**Data excerpts:**
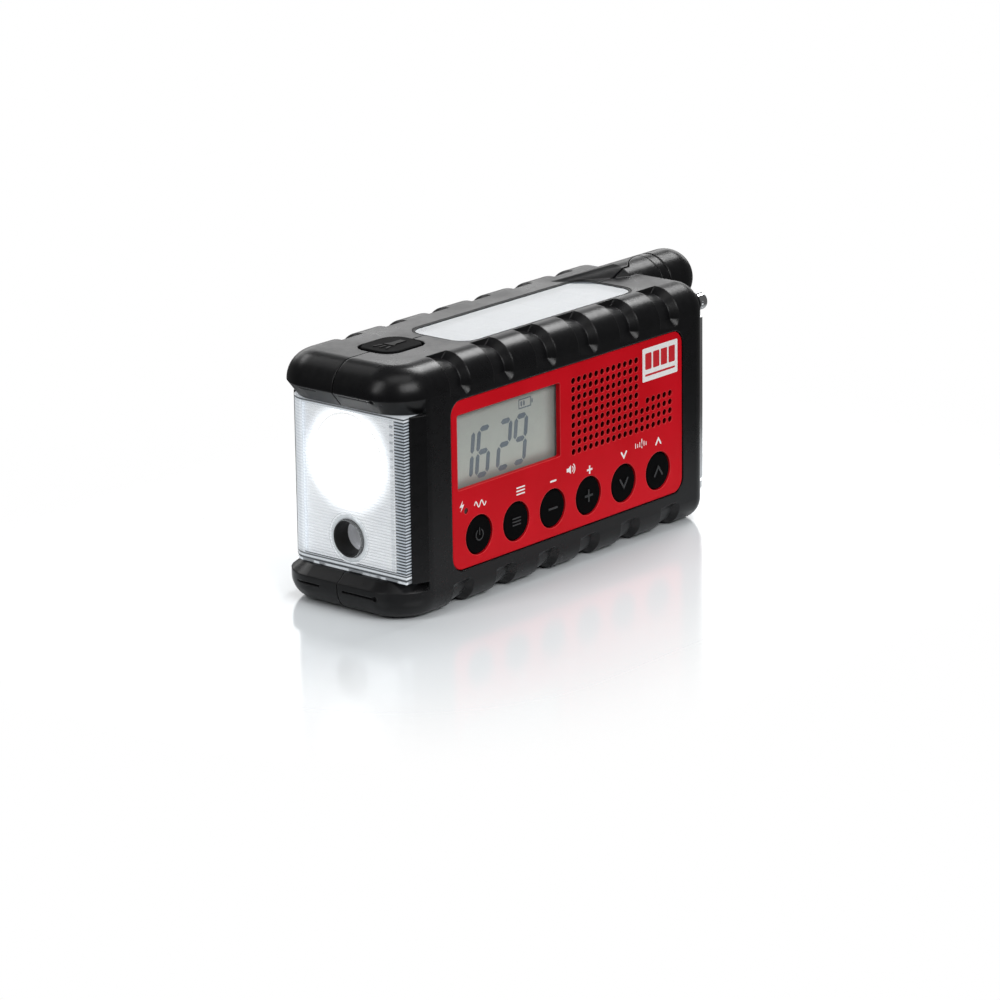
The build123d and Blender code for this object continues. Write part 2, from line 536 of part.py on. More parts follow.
def crank_arm():
    """Tapered arm: the hull of two discs, from the hub to the knob."""
    hub_r = 9.4
    span = hypot(KNOB_Y - CRANK_Y, KNOB_Z - CRANK_Z)
    lean = degrees(atan2(KNOB_Z - CRANK_Z, KNOB_Y - CRANK_Y))
    swing = degrees(atan2(KNOB_R - hub_r, span))
    tangents = []
    for side in (1, -1):
        a = radians(side * (90 + swing))
        tangents.append([(hub_r * cos(a), hub_r * sin(a)), (span + KNOB_R * cos(a), KNOB_R * sin(a))])
    bridge = make_face(Polyline(tangents[0][0], tangents[0][1], tangents[1][1], tangents[1][0], close=True))
    outline = Circle(hub_r) + bridge + Pos(span, 0) * Circle(KNOB_R)
    plane = Plane(origin=(ARM_X[0], CRANK_Y, CRANK_Z), x_dir=(0, cos(radians(lean)), sin(radians(lean))),
                  z_dir=(1, 0, 0))
    arm = extrude(plane * outline, ARM_X[1] - ARM_X[0])
    arm = fillet(arm.faces().sort_by(Axis.X)[-1].edges(), 0.6)
    groove = extrude(plane * (Pos(span * 0.42, 0) * SlotOverall(span * 0.5, 8.0)), ARM_X[1] - ARM_X[0] + 2)
    groove = groove & box((ARM_X[1] - 1.4, ARM_X[1] + 2), (-40, 60), (0, 120))
    return arm - groove


def crank():
    hub, knob_at = (CRANK_Y, CRANK_Z), (KNOB_Y, KNOB_Z)
    inner, outer = ARM_X
    arm = crank_arm() + rod_x(9.4, (outer - 1, outer + 1.6), *hub)
    arm = arm.cut(rod_x(3.0, (80, 96.5), *hub), rod_x(5.0, (outer - 0.4, 97), *hub),
                  rod_x(2.6, (80, 97), *knob_at), rod_x(4.2, (80, inner + 1.4), *knob_at))
    keep("crank_arm", arm)
    keep("crank_shaft", rod_x(3.0, (69.0, outer - 0.4), *hub))
    screw = rod_x(4.6, (outer - 0.4, outer + 1.6), *hub)
    cross = box((outer + 0.6, 97), (CRANK_Y - 2.6, CRANK_Y + 2.6), (CRANK_Z - 0.5, CRANK_Z + 0.5))
    cross = cross + box((outer + 0.6, 97), (CRANK_Y - 0.5, CRANK_Y + 0.5), (CRANK_Z - 2.6, CRANK_Z + 2.6))
    keep("crank_screw", fillet(screw.edges().group_by(Axis.X)[-1], 0.5) - cross)
    keep("crank_bushing", rod_x(5.0, (79.2, 88.3), *hub) - rod_x(3.05, (79, 89), *hub))
    keep("crank_gear", gear(CRANK_TEETH, (70.0, 75.0), *hub, 3.0, IDLER_ANGLE))
    pin_end = outer + 8.6
    pin = together([rod_x(4.1, (inner, inner + 1.4), *knob_at),
                    rod_x(2.6, (inner + 1.4, pin_end), *knob_at),
                    rod_x(3.4, (pin_end - 2.0, pin_end), *knob_at)])
    keep("knob_pin", pin)
    start, dome = outer + 0.3, KNOB_END - KNOB_R
    profile = Polyline((start, 0), (start, KNOB_R - 0.4), (start + 0.4, KNOB_R), (dome, KNOB_R))
    middle = (dome + KNOB_R * cos(pi / 4), KNOB_R * sin(pi / 4))
    end = ThreePointArc((dome, KNOB_R), middle, (KNOB_END, 0))
    face = make_face(profile + end + Line((KNOB_END, 0), (start, 0)))
    knob = Pos(0, *knob_at) * revolve(face, Axis.X)
    keep("crank_knob", knob.cut(rod_x(2.66, (start - 1, pin_end + 0.4), *knob_at),
                                rod_x(3.6, (pin_end - 2.3, pin_end + 0.4), *knob_at)))


def dynamo():
    iy, iz = IDLER
    pinion = gear(IDLER_PINION, (68.0, 75.2), iy, iz, 1.56, IDLER_ANGLE + 180 + 180 / IDLER_PINION)
    wheel = gear(IDLER_WHEEL, (63.0, 67.6), iy, iz, 1.56, ROTOR_ANGLE)
    hub = rod_x(3.4, (62.4, 68.2), iy, iz) - rod_x(1.56, (62, 69), iy, iz)
    keep("idler_gear", together([pinion, wheel, hub]))
    ry, rz = ROTOR
    rotor_pinion = gear(ROTOR_PINION, (62.6, 67.8), ry, rz, 1.0, ROTOR_ANGLE + 180 + 180 / ROTOR_PINION)
    magnet = rod_x(8.6, (70.0, 78.0), ry, rz) - rod_x(1.0, (69, 79), ry, rz)
    shaft = rod_x(1.0, (59.6, 79.9), ry, rz)
    keep("dynamo_rotor", magnet)
    keep("dynamo_shaft", shaft + rotor_pinion)
    can = rod_x(12.4, (68.9, 80.4), ry, rz) - rod_x(9.2, (69.4, 78.8), ry, rz)
    keep("dynamo_stator", can - rod_x(1.06, (68, 80.0), ry, rz))
    plate = box((59.5, 61.5), (-14.0, 24.0), (9.0, 60.0))
    staked_pin = rod_x(1.5, (59.5, CAVITY_X[1]), iy, iz)
    posts = [rod_x(2.4, (61.5, CAVITY_X[1]), y, z) for y, z in ((21.5, 30.0), (-11.5, 57.0), (11.5, 11.5))]
    frame = together([plate, *posts, staked_pin])
    keep("gearbox_frame", frame - rod_x(1.06, (59, 62), ry, rz))


# ---------------------------------------------------------------- antenna
def antenna():
    y, z, x = ANTENNA_Y, ANTENNA_Z, MAST_X
    keep("antenna_base", rod_x(2.4, (78.0, RIGHT_X + 0.4), y, z) - rod_x(1.3, (77, 85), y, z))
    knuckle = rod_x(3.4, (RIGHT_X + 0.6, 89.4), y, z)
    knuckle = fillet(knuckle.edges().group_by(Axis.X)[-1], 0.7)
    slot = box((x - 1.7, 92), (y - 1.1, y + 1.1), (z - 5, z + 2.4))
    knuckle = knuckle.cut(slot, rod_y(0.8, x, (y - 5, y + 5), z)) + rod_x(1.24, (78.4, RIGHT_X + 0.8), y, z)
    keep("antenna_knuckle", knuckle)
    keep("antenna_pin", rod_y(0.8, x, (y - 3.0, y + 3.0), z))
    (outer, inner), *rest = MAST_RADII
    neck = box((x - 1.6, x + 1.6), (y - 1, y + 1), (MAST_TOP - 0.1, z)) + rod_y(1.6, x, (y - 1, y + 1), z)
    neck = neck - rod_y(0.86, x, (y - 2, y + 2), z)
    tube = rod_z(outer, x, y, (MAST_BOTTOM, MAST_TOP))
    tube = tube - rod_z(inner, x, y, (MAST_BOTTOM - 1, MAST_TOP - 1.6))
    keep("antenna_section_1", tube + neck)
    top, bottom = MAST_TOP - 2.0, MAST_BOTTOM - 0.5
    for number, (r_out, r_in) in enumerate(rest, start=2):
        section = rod_z(r_out, x, y, (bottom, top))
        if r_in:
            section = section - rod_z(r_in, x, y, (bottom - 1, top - 0.6))
        else:
            section = section + rod_z(2.3, x, y, (bottom - 3.4, bottom))
            section = fillet(section.edges().group_by(Axis.Z)[0], 0.9)
        keep("antenna_tip" if not r_in else f"antenna_section_{number}", section)
        top, bottom = top - 0.8, bottom - 0.35


# ---------------------------------------------------------------- power and sockets
def battery_bay():
    x, y, z = (-50.6, 13.0), (-2.0, 28.4), (18.8, 69.4)
    tray = box(x, y, z) - box((x[0] + 1.2, x[1] - 1.2), (y[0] + 1.4, y[1] + 1), (z[0] + 1.2, z[1] - 1.2))
    keep("battery_tray", tray)
    cells, springs = [], []
    middle_x, middle_z = (x[0] + x[1]) / 2, (z[0] + z[1]) / 2
    for row in range(3):
        for layer in range(2):
            cy, cz = 7.0 + layer * 14.7, middle_z + (row - 1) * 15.4
            side = 1 if (row + layer) % 2 else -1
            cell = rod_x(7.1, (middle_x - 24.6, middle_x + 24.6), cy, cz)
            nub = rod_x(2.7, (middle_x + 24.5, middle_x + 25.8), cy, cz)
            cell = fillet(cell.edges().group_by(Axis.X)[0] + cell.edges().group_by(Axis.X)[-1], 0.6)
            button = mirror(nub, Plane.YZ.offset(middle_x)) if side < 0 else nub
            cells.append(cell + button)
            for k in range(3):
                at = middle_x - side * (25.3 + 1.4 * k)
                springs.append(Pos(at, cy, cz) * Rot(0, 90, 0) * Torus(2.6 + 0.8 * k, 0.4))
            edge = middle_x - side * 30.1
            springs.append(box((edge - 0.3, edge + 0.3), (cy - 5.5, cy + 5.5), (cz - 5.5, cz + 5.5)))
            far = middle_x + side * 26.2
            springs.append(box((far - 0.3, far + 0.3), (cy - 5.0, cy + 5.0), (cz - 5.0, cz + 5.0)))
    keep("aa_cells", *cells)
    keep("battery_contacts", *springs)


def battery_door():
    y_axis, z_axis = DOOR_AXIS
    door = box(DOOR_X, (30.2, BACK_Y), DOOR_Z)
    door = fillet(door.faces().sort_by(Axis.Y)[-1].edges(), 0.5)
    neck = box(DOOR_X, (30.4, BACK_Y - 0.2), (z_axis, DOOR_Z[0] + 0.6))
    door = door.fuse(neck, rod_x(1.2, DOOR_X, y_axis, z_axis))
    middle = (DOOR_X[0] + DOOR_X[1]) / 2
    grip = [box((middle - 9, middle + 9), (BACK_Y - 0.8, BACK_Y + 1), (62.6 + k * 1.8, 63.6 + k * 1.8))
            for k in range(4)]
    stiff = plate_y((DOOR_X[0] + 5, DOOR_X[1] - 5), (24.0, 59.0), (BACK_Y - 0.5, BACK_Y + 1), 3)
    keep("battery_door", door.cut(*grip, stiff))
    pack = box((19.0, 53.0), (-3.5, 9.0), (36.0, 71.0))
    keep("lithium_pack", fillet(pack.edges().filter_by(Axis.Z), 2.0))


def sockets():
    z, face = SOCKET_Z, 29.6
    usb = box((USB_X - 6.6, USB_X + 6.6), (15.6, face), (z - 2.9, z + 2.9))
    usb = usb - box((USB_X - 6.25, USB_X + 6.25), (16.2, face + 1), (z - 2.55, z + 2.55))
    tongue = box((USB_X - 5.5, USB_X + 5.5), (16.2, face - 1.2), (z - 0.1, z + 1.7))
    micro = box((MICRO_X - 3.75, MICRO_X + 3.75), (23.6, face), (z - 1.4, z + 1.4))
    micro = micro - box((MICRO_X - 3.45, MICRO_X + 3.45), (24.0, face + 1), (z - 1.1, z + 1.1))
    micro = micro + box((MICRO_X - 1.9, MICRO_X + 1.9), (24.0, face - 1.0), (z - 0.1, z + 0.5))
    board = box((22.0, 52.0), (11.5, 28.2), (z - 4.5, z - 2.9))
    foot = box((38.0, 42.6), (24.0, 28.0), (z - 3.0, z - 1.3))
    keep("usb_board", together([board, usb + tongue, micro, foot]))
    jack = box((JACK_X - 3.1, JACK_X + 3.1), (16.4, 28.8), (z - 2.9, z + 2.9))
    jack = jack + rod_y(2.9, JACK_X, (28.8, face), z)
    keep("headphone_jack", jack - rod_y(JACK_R, JACK_X, (17.6, face + 1), z))
    flap = plate_y(FLAP_X, FLAP_Z, (30.3, BACK_Y), 1.6)
    flap = fillet(flap.faces().sort_by(Axis.Y)[-1].edges(), 0.5)
    hinge_z = (FLAP_Z[0] + 2, FLAP_Z[1] - 2)
    neck = box((FLAP_AXIS[0], FLAP_X[0] + 0.8), (30.5, BACK_Y - 0.4), hinge_z)
    flap = flap.fuse(neck, rod_z(0.9, *FLAP_AXIS, hinge_z))
    notch = rod_z(5.0, FLAP_X[1] + 3.2, BACK_Y, (FLAP_Z[0] + 6, FLAP_Z[1] - 6))
    notch = notch & box((40, 60), (31.2, 40), (0, 90))
    keep("port_cover", flap - notch)


def housing_screws():
    screws = []
    for x, z in SCREW_SPOTS:
        head = rod_y(3.0, x, (29.0, 31.2), z)
        head = fillet(head.edges().group_by(Axis.Y)[-1], 0.6)
        cross = box((x - 1.9, x + 1.9), (30.2, 32), (z - 0.35, z + 0.35))
        cross = cross + box((x - 0.35, x + 0.35), (30.2, 32), (z - 1.9, z + 1.9))
        screws.append((head + rod_y(1.2, x, (-11.0, 29.0), z)) - cross)
    keep("housing_screws", *screws)


# ---------------------------------------------------------------- build and write
def build():
    shell = outer_form() - cavity()
    keep("front_housing", front_housing(shell))
    keep("rear_housing", rear_housing(shell))
    for make in (seam_gasket, front_panel, display, speaker, main_board, flashlight, solar_panel,
                 crank, dynamo, antenna, battery_bay, battery_door, sockets, housing_screws):
        make()
    keep("tact_switches", *keys(), light_button())
    os.makedirs("parts", exist_ok=True)
    for name, shape in PARTS.items():
        export_step(Pos(0, 0, -BASE_Z) * shape, f"parts/{name}.step")
    print(len(PARTS), "nodes; idler axis", IDLER, "rotor axis", ROTOR)


build()
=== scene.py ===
"""Looks of the hand-crank emergency radio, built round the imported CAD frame.

Metres, in the CAD frame: X along the length (flashlight at -X), Y from the front panel to the back,
Z up. Sizes that read better in millimetres are multiplied by MM.
"""
import json
import math

import bmesh
import bpy
from mathutils import Matrix, Vector


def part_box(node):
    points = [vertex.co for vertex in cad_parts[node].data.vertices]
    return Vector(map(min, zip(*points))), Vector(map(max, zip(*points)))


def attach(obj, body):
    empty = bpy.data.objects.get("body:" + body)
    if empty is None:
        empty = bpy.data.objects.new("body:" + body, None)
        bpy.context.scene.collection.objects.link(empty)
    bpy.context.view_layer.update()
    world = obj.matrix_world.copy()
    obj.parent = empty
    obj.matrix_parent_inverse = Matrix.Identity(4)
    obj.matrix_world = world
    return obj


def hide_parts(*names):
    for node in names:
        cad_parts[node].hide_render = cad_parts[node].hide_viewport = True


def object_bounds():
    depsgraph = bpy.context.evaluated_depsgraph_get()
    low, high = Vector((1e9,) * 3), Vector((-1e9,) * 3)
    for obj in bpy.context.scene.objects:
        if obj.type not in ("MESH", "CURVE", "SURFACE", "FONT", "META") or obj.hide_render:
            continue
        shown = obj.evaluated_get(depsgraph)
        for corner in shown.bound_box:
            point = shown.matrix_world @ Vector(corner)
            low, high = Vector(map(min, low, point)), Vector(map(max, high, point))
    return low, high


MM = 0.001
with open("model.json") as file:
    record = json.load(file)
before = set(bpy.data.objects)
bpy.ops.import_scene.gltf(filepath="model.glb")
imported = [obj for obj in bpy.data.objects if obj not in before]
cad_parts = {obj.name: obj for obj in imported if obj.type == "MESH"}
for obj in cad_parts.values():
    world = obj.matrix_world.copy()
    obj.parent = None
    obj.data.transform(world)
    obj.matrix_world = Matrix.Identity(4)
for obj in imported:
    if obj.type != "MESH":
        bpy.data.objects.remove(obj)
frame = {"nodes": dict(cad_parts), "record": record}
cad_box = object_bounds()
nodes = frame["nodes"]
scene = bpy.context.scene


# ------------------------------------------------------------------ places read from the CAD frame
def low(node):
    """Lowest corner of a node's box."""
    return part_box(node)[0]


def high(node):
    """Highest corner of a node's box."""
    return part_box(node)[1]


def middle(node):
    """Centre of a node's box."""
    return (low(node) + high(node)) / 2


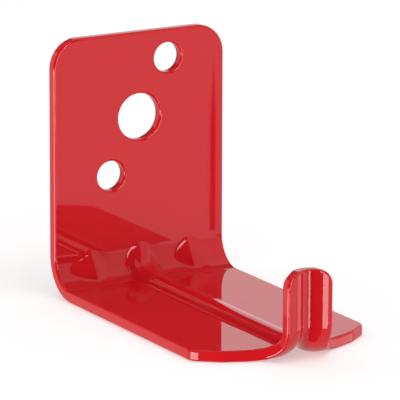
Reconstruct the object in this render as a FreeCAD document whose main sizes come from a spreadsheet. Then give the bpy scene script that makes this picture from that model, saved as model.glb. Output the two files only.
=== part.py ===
import FreeCAD, Part
import math
import os
import re
import Sketcher
from FreeCAD import Placement, Rotation, Vector

# Fire extinguisher bracket: one stamped, folded and painted steel sheet.
# The flat plate is screwed to the wall, the shelf runs out from its foot, and a narrow
# upturned tab at the front of the shelf takes the extinguisher's hanging strap.
# +X is to the right as seen from the room, +Y points into the wall, +Z is up.
# The steps below have the wall face of the plate in Y = 0, the underside of the shelf in
# Z = 0 and the middle of the plate in X = 0. The finished part is then lowered until its
# origin is the centre of the large hole. All sizes are millimetres and include the paint.

sizes = {
    "sheet": 2.2,             # thickness of the sheet
    "plateHeight": 50.8,      # from the underside of the shelf to the top edge
    "plateWidth": 37.9,
    "plateCorner": 5.8,       # radius of the two top corners
    "plateBend": 5.8,         # inner radius of the fold between plate and shelf
    "reach": 66.9,            # from the wall to the front of the tab
    "frontFlat": 0.9,         # flat shelf between the front corners and the fold of the tab
    "slantLength": 3.7,       # how far behind the front corners the side edges turn inward
    "frontWidth": 28.4,       # across the two front corners
    "frontLean": 23.0,        # degrees by which the front edges slant forward to the tab
    "sideCorner": 3.0,        # radius between side edge and slanting edge
    "frontCorner": 7.5,       # radius between slanting edge and front edge
    "tabWidth": 9.8,
    "tabTop": 17.45,          # height of the tab's top edge over the underside
    "tabBend": 4.8,           # inner radius of the fold between shelf and tab
    "tabCorner": 3.0,         # radius of the tab's two top corners
    "tabRoot": 5.5,           # hollow radius where the front edge sweeps up into the tab's side
    "ribHeight": 1.4,         # how far the middle rib stands above the sheet
    "ribCrown": 4.4,          # radius across the top of the rib
    "ribBlend": 1.6,          # radius of the hollow along its foot
    "hollowBlend": 7.0,       # radius of the swell along the hollow under the rib
    "ribTop": 8.3,            # height at which the rib's crest runs into the plate
    "ribLean": 32.0,          # degrees between the plate and that last stretch of crest
    "ribSweep": 7.5,          # radius of the crest between shelf and plate
    "dartSpread": 10.8,       # from the middle of the plate to each corner dart
    "dartRise": 0.88,         # height of a dart's crest above the fold
    "dartLean": 32.0,         # degrees between the plate and the crest
    "dartOuter": 5.0,         # sideways from the crest to the foot of the long outer flank
    "dartInner": 3.2,         # sideways from the crest to the foot of the short inner flank
    "dartCrown": 1.5,         # radius across the crest
    "dartBlend": 1.8,         # radius of the hollow round its foot
    "wallHole": 9.2,          # diameter of the large hole
    "wallHoleDrop": 16.9,     # from the top edge down to its centre
    "screwHole": 5.9,         # diameter of the two small holes
    "screwAcross": 12.7,      # sideways distance between the small holes
    "screwUp": 22.4,          # upward distance between the small holes
    "edgeRound": 0.45,        # rounding that stamping and paint leave on a cut edge
}
trimmed = 3                   # spare stock that the outline cuts take off
sharpAngle = 8                # degrees between two faces that meet in a sharp edge

doc = FreeCAD.newDocument("Bracket")
sheet = doc.addObject("Spreadsheet::Sheet", "Sizes")
for row, (alias, value) in enumerate(sizes.items(), start=1):
    sheet.set(f"A{row}", alias)
    sheet.set(f"B{row}", str(value))
    sheet.setAlias(f"B{row}", alias)
body = doc.addObject("PartDesign::Body", "bracket")
body.Label = "bracket"
doc.recompute()


def formula(text):
    """An expression in which the names of sizes point at their cells."""
    return re.sub(r"[A-Za-z]+", lambda word: ("Sizes." if word[0] in sizes else "") + word[0], str(text))


def worth(text):
    """What a formula comes to now."""
    return float(sheet.evalExpression(formula(text)))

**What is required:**
Take the listing above and repeat exactly the lines from the one containing "obj.matrix_parent_inverse = Matrix.Identity(4)" through the one containing "bpy.data.objects.remove(obj)", both included.

**Solution for this exercise:**
    obj.matrix_parent_inverse = Matrix.Identity(4)
    obj.matrix_world = world
    return obj


def hide_parts(*names):
    for node in names:
        cad_parts[node].hide_render = cad_parts[node].hide_viewport = True


def object_bounds():
    depsgraph = bpy.context.evaluated_depsgraph_get()
    low, high = Vector((1e9,) * 3), Vector((-1e9,) * 3)
    for obj in bpy.context.scene.objects:
        if obj.type not in ("MESH", "CURVE", "SURFACE", "FONT", "META") or obj.hide_render:
            continue
        shown = obj.evaluated_get(depsgraph)
        for corner in shown.bound_box:
            point = shown.matrix_world @ Vector(corner)
            low, high = Vector(map(min, low, point)), Vector(map(max, high, point))
    return low, high


MM = 0.001
with open("model.json") as file:
    record = json.load(file)
before = set(bpy.data.objects)
bpy.ops.import_scene.gltf(filepath="model.glb")
imported = [obj for obj in bpy.data.objects if obj not in before]
cad_parts = {obj.name: obj for obj in imported if obj.type == "MESH"}
for obj in cad_parts.values():
    world = obj.matrix_world.copy()
    obj.parent = None
    obj.data.transform(world)
    obj.matrix_world = Matrix.Identity(4)
for obj in imported:
    if obj.type != "MESH":
        bpy.data.objects.remove(obj)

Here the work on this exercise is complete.